(EXERCISE) Copy out exactly each line from the line with "if empty is" through the last line of the material below.

(INFORMATION PROVIDED)
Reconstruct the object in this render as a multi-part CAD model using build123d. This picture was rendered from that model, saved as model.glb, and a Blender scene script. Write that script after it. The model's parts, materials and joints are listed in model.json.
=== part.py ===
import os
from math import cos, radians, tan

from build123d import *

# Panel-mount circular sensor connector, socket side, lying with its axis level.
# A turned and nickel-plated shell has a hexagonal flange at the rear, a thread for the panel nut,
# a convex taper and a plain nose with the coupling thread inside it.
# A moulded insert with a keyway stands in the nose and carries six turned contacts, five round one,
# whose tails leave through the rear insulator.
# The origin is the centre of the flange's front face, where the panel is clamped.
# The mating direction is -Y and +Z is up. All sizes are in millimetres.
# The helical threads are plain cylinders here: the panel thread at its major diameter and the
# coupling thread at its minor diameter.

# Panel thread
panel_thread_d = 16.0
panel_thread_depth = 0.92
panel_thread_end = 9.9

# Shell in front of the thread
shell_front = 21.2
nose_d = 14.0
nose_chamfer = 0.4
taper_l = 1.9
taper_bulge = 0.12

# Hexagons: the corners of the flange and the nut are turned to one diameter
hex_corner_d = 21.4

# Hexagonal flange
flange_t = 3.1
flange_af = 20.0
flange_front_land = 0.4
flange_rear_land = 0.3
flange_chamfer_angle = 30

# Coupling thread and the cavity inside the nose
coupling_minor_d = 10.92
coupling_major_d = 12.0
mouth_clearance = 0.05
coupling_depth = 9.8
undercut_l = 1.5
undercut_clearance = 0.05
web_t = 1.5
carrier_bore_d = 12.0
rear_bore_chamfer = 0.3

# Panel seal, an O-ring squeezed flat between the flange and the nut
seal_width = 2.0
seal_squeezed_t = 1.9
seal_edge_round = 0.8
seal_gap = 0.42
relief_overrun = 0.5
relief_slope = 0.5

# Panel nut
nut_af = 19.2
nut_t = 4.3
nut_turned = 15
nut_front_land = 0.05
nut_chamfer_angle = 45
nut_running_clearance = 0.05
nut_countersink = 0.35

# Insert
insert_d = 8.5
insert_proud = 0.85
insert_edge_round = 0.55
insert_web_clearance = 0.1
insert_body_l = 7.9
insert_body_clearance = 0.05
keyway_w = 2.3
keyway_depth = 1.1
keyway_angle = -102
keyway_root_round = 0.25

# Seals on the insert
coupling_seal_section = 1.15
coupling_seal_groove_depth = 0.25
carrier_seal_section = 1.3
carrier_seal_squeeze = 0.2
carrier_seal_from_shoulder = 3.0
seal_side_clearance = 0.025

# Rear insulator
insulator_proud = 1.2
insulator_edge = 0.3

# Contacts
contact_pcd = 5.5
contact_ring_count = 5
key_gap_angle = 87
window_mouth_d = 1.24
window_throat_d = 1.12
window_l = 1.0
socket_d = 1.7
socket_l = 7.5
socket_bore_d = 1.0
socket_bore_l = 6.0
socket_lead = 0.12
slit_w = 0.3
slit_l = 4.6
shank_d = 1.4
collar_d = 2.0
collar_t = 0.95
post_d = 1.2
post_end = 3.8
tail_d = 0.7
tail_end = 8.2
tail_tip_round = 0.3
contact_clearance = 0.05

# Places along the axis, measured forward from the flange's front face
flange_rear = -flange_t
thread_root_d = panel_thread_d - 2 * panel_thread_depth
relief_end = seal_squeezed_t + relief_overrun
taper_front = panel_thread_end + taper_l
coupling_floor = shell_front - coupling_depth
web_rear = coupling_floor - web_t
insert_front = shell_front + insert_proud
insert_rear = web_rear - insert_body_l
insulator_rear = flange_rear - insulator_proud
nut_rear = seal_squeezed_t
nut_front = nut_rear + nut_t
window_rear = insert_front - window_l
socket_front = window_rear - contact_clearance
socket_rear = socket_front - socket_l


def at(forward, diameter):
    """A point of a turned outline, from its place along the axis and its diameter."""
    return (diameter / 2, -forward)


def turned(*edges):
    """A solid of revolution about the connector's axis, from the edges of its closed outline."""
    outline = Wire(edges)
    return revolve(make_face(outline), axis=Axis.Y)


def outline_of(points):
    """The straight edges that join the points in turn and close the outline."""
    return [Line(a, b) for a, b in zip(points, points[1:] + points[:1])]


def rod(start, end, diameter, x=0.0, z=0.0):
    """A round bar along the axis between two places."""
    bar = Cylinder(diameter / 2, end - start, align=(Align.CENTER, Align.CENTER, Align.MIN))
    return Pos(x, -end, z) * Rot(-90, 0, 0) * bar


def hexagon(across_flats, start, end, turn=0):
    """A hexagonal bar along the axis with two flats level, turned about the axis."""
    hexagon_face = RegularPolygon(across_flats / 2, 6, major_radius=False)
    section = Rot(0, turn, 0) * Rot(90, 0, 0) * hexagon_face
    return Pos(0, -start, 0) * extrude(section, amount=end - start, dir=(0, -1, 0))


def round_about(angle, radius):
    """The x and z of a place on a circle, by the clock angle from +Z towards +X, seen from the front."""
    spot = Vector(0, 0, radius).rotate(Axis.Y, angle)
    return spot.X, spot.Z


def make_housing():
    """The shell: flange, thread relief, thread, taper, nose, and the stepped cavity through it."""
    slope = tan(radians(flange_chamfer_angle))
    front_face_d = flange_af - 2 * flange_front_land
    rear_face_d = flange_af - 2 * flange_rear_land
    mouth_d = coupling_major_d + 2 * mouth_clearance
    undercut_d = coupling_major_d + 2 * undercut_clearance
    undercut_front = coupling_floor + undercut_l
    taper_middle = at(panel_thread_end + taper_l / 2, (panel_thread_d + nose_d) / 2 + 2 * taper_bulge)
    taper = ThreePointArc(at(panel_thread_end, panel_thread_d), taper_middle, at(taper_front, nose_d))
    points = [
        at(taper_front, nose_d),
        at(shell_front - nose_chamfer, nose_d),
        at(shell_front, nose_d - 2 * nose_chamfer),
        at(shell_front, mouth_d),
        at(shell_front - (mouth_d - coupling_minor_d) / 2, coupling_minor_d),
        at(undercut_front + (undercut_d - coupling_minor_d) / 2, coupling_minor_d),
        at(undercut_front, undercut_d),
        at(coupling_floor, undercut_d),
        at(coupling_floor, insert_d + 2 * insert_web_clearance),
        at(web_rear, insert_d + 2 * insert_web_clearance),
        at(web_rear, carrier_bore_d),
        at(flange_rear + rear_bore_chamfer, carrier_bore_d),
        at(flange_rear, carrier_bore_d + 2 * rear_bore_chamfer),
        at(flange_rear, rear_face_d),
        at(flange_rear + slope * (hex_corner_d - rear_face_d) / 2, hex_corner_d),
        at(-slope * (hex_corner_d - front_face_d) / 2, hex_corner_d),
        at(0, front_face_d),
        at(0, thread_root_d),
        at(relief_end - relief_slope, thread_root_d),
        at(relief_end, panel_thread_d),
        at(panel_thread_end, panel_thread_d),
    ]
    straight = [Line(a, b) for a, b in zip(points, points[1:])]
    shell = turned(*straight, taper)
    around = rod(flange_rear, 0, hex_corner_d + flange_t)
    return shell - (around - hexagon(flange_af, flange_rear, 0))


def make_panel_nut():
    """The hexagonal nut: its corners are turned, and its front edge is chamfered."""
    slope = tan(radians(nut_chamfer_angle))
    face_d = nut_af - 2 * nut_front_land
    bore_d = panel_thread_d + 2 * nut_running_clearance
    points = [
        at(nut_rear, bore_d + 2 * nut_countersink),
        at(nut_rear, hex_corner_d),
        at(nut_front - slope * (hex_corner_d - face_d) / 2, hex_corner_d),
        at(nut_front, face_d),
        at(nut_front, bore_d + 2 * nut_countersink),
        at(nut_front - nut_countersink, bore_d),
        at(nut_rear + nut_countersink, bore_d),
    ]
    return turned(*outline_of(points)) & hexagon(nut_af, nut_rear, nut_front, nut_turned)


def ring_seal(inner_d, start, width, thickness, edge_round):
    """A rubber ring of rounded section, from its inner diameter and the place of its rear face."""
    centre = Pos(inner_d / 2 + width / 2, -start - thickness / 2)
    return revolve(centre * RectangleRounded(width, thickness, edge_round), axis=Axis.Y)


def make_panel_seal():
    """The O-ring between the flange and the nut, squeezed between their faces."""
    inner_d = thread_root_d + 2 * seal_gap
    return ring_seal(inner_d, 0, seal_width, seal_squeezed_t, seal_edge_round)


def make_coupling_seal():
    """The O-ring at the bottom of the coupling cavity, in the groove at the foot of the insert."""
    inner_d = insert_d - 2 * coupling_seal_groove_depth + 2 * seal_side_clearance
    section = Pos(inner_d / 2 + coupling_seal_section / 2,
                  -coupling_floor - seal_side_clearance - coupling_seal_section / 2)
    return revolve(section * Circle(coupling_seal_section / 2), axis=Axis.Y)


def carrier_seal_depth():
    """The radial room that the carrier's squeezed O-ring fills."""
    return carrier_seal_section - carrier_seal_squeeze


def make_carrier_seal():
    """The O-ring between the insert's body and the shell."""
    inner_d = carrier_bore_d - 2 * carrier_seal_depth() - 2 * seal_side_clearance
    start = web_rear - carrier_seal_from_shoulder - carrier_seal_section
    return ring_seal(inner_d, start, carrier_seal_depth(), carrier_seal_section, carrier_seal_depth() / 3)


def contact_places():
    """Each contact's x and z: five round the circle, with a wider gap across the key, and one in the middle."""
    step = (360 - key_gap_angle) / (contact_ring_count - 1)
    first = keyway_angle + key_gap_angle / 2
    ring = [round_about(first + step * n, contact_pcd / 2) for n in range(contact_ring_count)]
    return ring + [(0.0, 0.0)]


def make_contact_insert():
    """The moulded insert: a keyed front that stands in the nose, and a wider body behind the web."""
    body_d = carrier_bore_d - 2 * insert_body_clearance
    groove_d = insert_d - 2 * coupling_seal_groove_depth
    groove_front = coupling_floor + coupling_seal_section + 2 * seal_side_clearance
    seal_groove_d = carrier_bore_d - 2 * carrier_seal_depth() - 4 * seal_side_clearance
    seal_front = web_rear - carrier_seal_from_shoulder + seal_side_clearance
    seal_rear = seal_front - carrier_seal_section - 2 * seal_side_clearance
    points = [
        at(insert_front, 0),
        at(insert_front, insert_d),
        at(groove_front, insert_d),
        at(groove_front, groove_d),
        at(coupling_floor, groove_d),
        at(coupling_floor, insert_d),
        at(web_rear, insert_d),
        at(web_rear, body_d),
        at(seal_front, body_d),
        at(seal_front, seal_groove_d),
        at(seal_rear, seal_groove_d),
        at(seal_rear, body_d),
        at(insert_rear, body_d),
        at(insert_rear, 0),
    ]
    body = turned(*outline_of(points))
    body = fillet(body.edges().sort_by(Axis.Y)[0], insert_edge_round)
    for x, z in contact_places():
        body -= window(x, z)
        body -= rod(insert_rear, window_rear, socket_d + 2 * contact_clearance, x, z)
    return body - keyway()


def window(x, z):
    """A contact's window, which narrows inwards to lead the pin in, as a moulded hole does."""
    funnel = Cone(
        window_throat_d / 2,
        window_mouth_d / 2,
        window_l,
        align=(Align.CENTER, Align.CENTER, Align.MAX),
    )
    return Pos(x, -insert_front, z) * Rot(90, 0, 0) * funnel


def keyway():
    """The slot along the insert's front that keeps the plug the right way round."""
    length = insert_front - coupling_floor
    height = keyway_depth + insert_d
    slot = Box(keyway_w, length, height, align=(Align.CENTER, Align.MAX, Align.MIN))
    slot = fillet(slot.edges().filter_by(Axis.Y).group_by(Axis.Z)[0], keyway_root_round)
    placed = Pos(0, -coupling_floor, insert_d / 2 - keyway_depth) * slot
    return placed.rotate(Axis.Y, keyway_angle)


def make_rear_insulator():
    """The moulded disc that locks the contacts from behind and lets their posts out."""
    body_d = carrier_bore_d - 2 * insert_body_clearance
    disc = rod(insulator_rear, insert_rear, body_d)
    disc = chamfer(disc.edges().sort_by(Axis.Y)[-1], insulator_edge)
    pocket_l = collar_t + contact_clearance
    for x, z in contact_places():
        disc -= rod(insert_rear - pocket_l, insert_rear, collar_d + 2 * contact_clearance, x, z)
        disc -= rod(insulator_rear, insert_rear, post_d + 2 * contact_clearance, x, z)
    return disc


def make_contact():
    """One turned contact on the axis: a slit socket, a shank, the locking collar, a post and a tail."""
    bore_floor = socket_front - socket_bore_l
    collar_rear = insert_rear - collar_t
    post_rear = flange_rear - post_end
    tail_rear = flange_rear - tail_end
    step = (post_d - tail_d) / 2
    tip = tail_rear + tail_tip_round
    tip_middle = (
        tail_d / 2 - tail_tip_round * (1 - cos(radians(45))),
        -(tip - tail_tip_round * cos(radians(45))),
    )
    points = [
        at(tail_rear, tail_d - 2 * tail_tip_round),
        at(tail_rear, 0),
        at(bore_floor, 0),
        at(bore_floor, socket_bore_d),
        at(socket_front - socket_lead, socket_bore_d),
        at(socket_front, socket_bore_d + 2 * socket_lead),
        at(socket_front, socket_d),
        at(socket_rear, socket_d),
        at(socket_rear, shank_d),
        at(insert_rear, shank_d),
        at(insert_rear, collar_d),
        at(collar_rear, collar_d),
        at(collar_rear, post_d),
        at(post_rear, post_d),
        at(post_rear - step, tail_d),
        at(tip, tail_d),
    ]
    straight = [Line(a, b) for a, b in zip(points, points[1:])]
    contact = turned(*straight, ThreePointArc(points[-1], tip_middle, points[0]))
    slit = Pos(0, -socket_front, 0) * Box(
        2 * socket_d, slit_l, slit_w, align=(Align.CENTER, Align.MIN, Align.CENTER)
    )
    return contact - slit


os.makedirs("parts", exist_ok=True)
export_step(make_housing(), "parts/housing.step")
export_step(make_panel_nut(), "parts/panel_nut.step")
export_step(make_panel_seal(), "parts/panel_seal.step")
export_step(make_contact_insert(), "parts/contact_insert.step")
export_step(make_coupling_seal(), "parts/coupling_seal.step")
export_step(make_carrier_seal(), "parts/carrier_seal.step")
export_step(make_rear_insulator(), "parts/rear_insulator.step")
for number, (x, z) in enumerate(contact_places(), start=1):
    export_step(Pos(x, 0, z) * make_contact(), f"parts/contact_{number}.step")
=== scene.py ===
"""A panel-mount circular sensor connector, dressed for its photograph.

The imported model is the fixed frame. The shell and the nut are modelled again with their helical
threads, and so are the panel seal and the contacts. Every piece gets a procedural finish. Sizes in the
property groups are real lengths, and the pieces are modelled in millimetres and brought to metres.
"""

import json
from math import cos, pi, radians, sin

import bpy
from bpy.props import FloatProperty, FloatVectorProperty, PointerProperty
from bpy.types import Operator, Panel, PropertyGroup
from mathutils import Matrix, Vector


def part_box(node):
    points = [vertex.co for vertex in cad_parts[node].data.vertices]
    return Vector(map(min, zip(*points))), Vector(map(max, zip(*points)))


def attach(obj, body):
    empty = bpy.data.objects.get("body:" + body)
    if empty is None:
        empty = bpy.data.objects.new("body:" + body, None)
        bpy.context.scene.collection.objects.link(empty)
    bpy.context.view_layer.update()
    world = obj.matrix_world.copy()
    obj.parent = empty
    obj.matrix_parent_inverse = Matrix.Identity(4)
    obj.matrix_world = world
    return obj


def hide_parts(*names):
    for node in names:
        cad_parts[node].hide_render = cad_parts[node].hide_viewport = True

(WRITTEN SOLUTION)
    if empty is None:
        empty = bpy.data.objects.new("body:" + body, None)
        bpy.context.scene.collection.objects.link(empty)
    bpy.context.view_layer.update()
    world = obj.matrix_world.copy()
    obj.parent = empty
    obj.matrix_parent_inverse = Matrix.Identity(4)
    obj.matrix_world = world
    return obj


def hide_parts(*names):
    for node in names:
        cad_parts[node].hide_render = cad_parts[node].hide_viewport = True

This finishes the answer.